With time rapidly running out before the debt ceiling is reached, and doom-mongering rampant about the disastrous possible consequences of the US Treasury being unable to repay its debts, just look what’s happened to the market in short-term Treasury bills!
The lack of supply was so severe on Monday, and some investors so desperate for Treasurys, that they accepted negative yields. That is something that has rarely been seen since the financial crisis.
In other words, the market simply isn’t worried about short-term US debt at all. Instead, Treasuries are rallying on what the FT describes as “the collapse of a profitable arbitrage opportunity that financial groups have used to rebuild their balance sheets after the financial crisis.”
Since late 2008 banks have made about $200 million by borrowing very cheaply in the repo markets and investing the proceeds at the Fed. But now the FDIC is levying its insurance fee on repo liabilities as well as on deposits — and that fee means the free-money machine has printed its last greenback for the banks.

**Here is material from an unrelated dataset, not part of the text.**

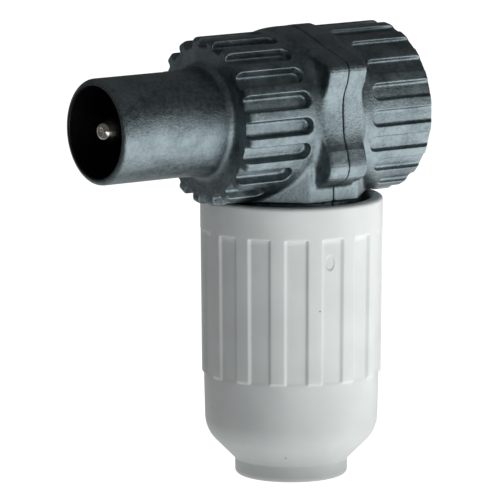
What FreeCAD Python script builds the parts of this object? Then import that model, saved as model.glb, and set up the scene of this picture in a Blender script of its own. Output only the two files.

With the banks no longer borrowing money in the repo markets, the people on the other side of the trade — lenders to the repo market, which are often money-market funds — have found themselves with nowhere to safely park their short-term cash. Hence the rally in Treasury bonds: it’s a product of increased demand (from money-market funds) combined with decreased supply (as the Treasury tries to borrow more at the long end and less at the short end of the curve, and as QE2 mops up much of what is being issued).
All the same, I can promise you that if short-term Treasury yields were going up rather than down, the financial press would be talking incessantly about the debt ceiling, even if the reasons were entirely technical, as they are here. So this is a good reminder that moves in the Treasury market are generally not a referendum on government policy or Congressional grandstanding. Even when they do fit the daily news narrative.